Óscar Catacora’s debut and the first Peruvian feature entirely in Aymara offers a formally rigorous, deeply compassionate portrait of aging, abandonment, and resilience. It invites viewers to share the couple’s wait: not only for their absent son, but for recognition of a way of life that is vanishing in plain sight.

About the Director
Óscar Catacora (1987–2021) was a self-taught Peruvian filmmaker from Acora, in the Puno region of the Andes. A member of the Huaychani Aymara community, he grew up in the countryside with his grandparents, who taught him the Aymara language and shaped his deep connection to Indigenous Andean life.

He began making films as a teenager. At 19, he wrote, directed, and starred in the medium-length action-thriller El sendero del chulo (2007), which screened regionally in Puno, Juliaca, and Arequipa. After brief studies in theater and social communication at the Universidad Nacional del Altiplano, he focused on audiovisual work. In 2013, he scripted the genre film La venganza del Súper Cholo and won a 400,000-sol grant from Peru’s Ministry of Culture for his feature debut, Eternity (2017).

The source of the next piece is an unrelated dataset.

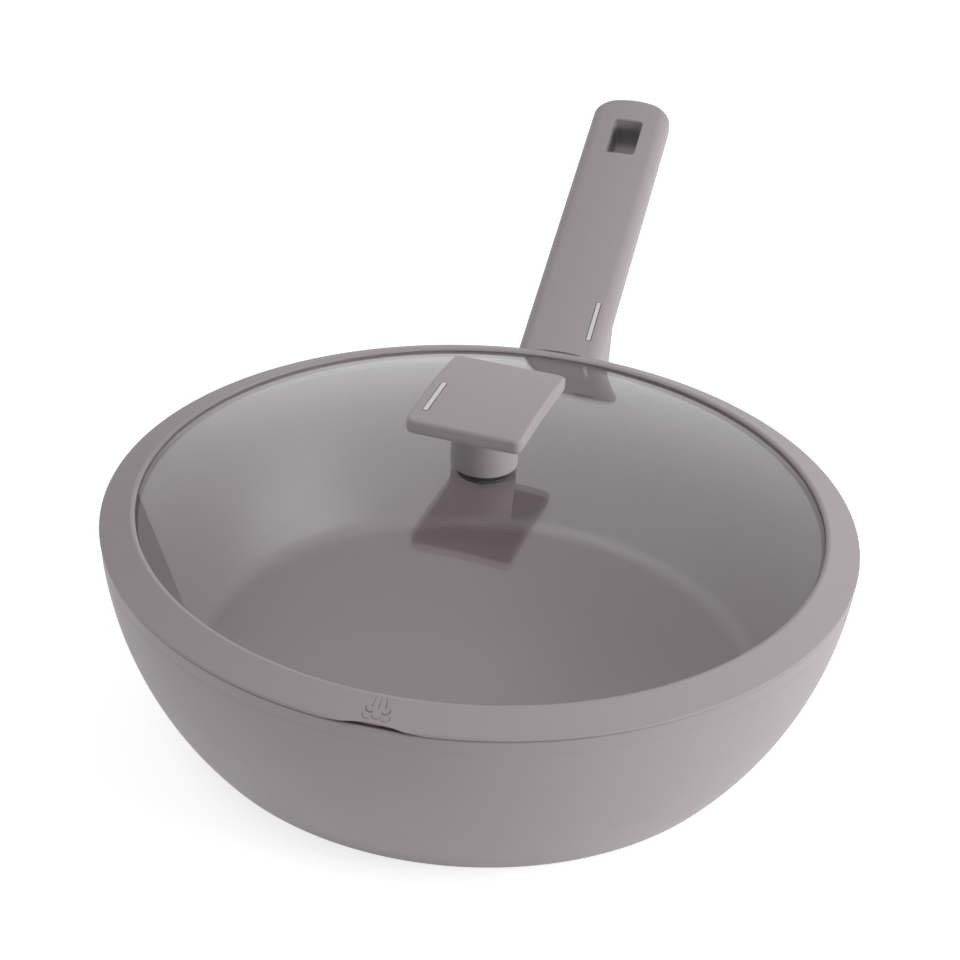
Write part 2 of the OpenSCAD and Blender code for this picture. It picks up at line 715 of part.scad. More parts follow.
module knob_screw() color(steel) {
    difference() {
        union() {
            translate([0, 0, cup_z - knob_screw_head_h])
                cylinder(r = knob_screw_head_r, h = knob_screw_head_h, $fn = coarse);
            translate([0, 0, cup_z - fit_gap])
                cylinder(r = knob_screw_r, h = insert_top - cup_z, $fn = coarse);
        }
        for (turn = [0, 90]) translate([0, 0, cup_z - knob_screw_head_h]) rotate([0, 0, turn])
            cube([knob_screw_head_r, knob_screw_r / 2, knob_screw_head_h], center = true);
    }
}

wok_body();
induction_disc();
handle_bracket();
weld_studs();
handle_grip();
handle_screw();
handle_washer();
handle_strip();
lid_ring();
lid_glass();
knob_grip();
knob_insert();
knob_strip();
knob_gasket();
under_gasket();
cup_washer();
knob_screw();
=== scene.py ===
"""Looks of the wok with its lid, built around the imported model, with its stage and camera."""
import math

import bmesh
import bpy
from bpy.props import FloatProperty, IntProperty, PointerProperty, StringProperty
from bpy.types import Operator, Panel, PropertyGroup
from mathutils import Matrix, Vector


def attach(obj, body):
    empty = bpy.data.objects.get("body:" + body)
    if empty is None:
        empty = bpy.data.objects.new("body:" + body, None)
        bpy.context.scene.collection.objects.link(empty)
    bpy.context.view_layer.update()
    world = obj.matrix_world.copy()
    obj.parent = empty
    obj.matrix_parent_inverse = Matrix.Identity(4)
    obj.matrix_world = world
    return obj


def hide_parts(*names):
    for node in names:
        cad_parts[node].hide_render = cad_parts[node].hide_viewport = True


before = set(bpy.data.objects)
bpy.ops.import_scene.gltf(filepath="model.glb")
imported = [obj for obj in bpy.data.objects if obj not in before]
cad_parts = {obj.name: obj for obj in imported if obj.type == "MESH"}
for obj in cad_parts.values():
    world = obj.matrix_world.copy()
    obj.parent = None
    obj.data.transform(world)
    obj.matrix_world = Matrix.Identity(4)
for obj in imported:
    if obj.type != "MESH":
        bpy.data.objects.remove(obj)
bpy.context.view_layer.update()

bl_info = {
    "name": "Wok with lid",
    "version": (1, 0, 0),
    "blender": (4, 5, 0),
    "location": "3D View > Sidebar > Wok",
    "description": "Builds a bowed wok with a long handle and a domed glass lid",
    "category": "Object",
}

MM = 0.001
WELD = 1e-6
FULL_TURN = 2 * math.pi
WHITE = (1.0, 1.0, 1.0, 1.0)
# Steps round the gaskets and washers
SMALL_SEGMENTS = 96


def length(name, default_mm, description):
    """A length that a user would change, given in millimetres and kept in metres."""
    return FloatProperty(name=name, description=description, default=default_mm * MM, min=0.0,
                         precision=5, unit="LENGTH", subtype="DISTANCE")


def angle(name, default_degrees, description):
    return FloatProperty(name=name, description=description, default=math.radians(default_degrees),
                         unit="ROTATION", subtype="ANGLE")


def hex_colour(name, default, description):
    return StringProperty(name=name, description=description, default=default, maxlen=7)


def amount(name, default, description, high):
    return FloatProperty(name=name, description=description, default=default, min=0.0, max=high)


class WokSizes(PropertyGroup):
    """Sizes of the pan."""
    rim_radius: length("Rim radius", 145.1, "Outside radius at the rim")
    rim_height: length("Rim height", 78.8, "Height of the rim above the base")
    bow_radius: length("Bow radius", 138, "Radius of the bow of the side wall")
    rim_lean: angle("Rim lean", 3.9, "Lean of the wall at the rim, from upright")
    wall: length("Wall", 3.3, "Thickness of the side wall")
    floor: length("Floor", 6.3, "Thickness of the floor with its disc")
    base_round: length("Base edge", 4, "Radius where the wall turns under")
    floor_round: length("Floor edge", 12, "Radius where the wall meets the floor inside")
    rim_round: length("Rim edge", 0.8, "Radius of the rim's edges")
    band_height: length("Band height", 6.3, "Height of the turned band below the rim")
    band_step: length("Band step", 0.15, "Depth of the turned band")
    disc_edge: length("Disc border", 12, "Width of the base that shows round the disc")
    disc_thick: length("Disc thickness", 0.8, "Thickness of the steel disc")
    disc_gap: length("Disc gap", 0.1, "Gap round the disc")
    segments: IntProperty(name="Segments", default=288, min=48, max=512,
                          description="Steps round each turned piece")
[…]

This landmark film—the first Peruvian feature shot entirely in Aymara—portrays an elderly couple abandoned at 5,000 meters above sea level. It drew from Catacora’s own childhood and earned Best First Film and Best Cinematography at Guadalajara, plus Peru’s Oscar submission for Best International Feature. He also shot the documentary Pakucha (directed by his uncle Tito Catacora) and Aventura sangrienta (2017).

Catacora died at 34 from appendicitis while filming his second feature, Yana-Wara (2023), in Collao Province. His uncle Tito completed it posthumously. It became Peru’s Oscar and Goya entry, cementing Óscar’s legacy in regional Indigenous cinema.

Press

“In the years to come, Eternity will continue to be studied and inspire future generations. And that is the emotion that good cinema provokes when it manages to become art.” – Sandro Mairata, Cinensayo

“A cinematic miracle for several reasons. The protagonists are played by people who had never acted or even seen a movie. What we see is human life in its raw transparency, human beings who speak and live 'without acting' on screen. Images in which reality overflows all illusionism: man before cinema.” – Sebastián Pimentel, Diario El Comercio

Notes on the Film

“My identification with Aymara culture, with its mythical universe and its problems, was key for this project to come to life in a staging that took a long time to complete.

The film is a social denunciation. For some time now, young people have been migrating to urban areas to specialize in a profession or pursue commercial or mercantile activities. They choose to stay in the cities and forget their places of origin. There, their parents remain, who have grown old over the years and, in many cases, have tragically died in solitude.

The idea was to address this issue and expose it to society in some way, generating a current of reflection and opinion.”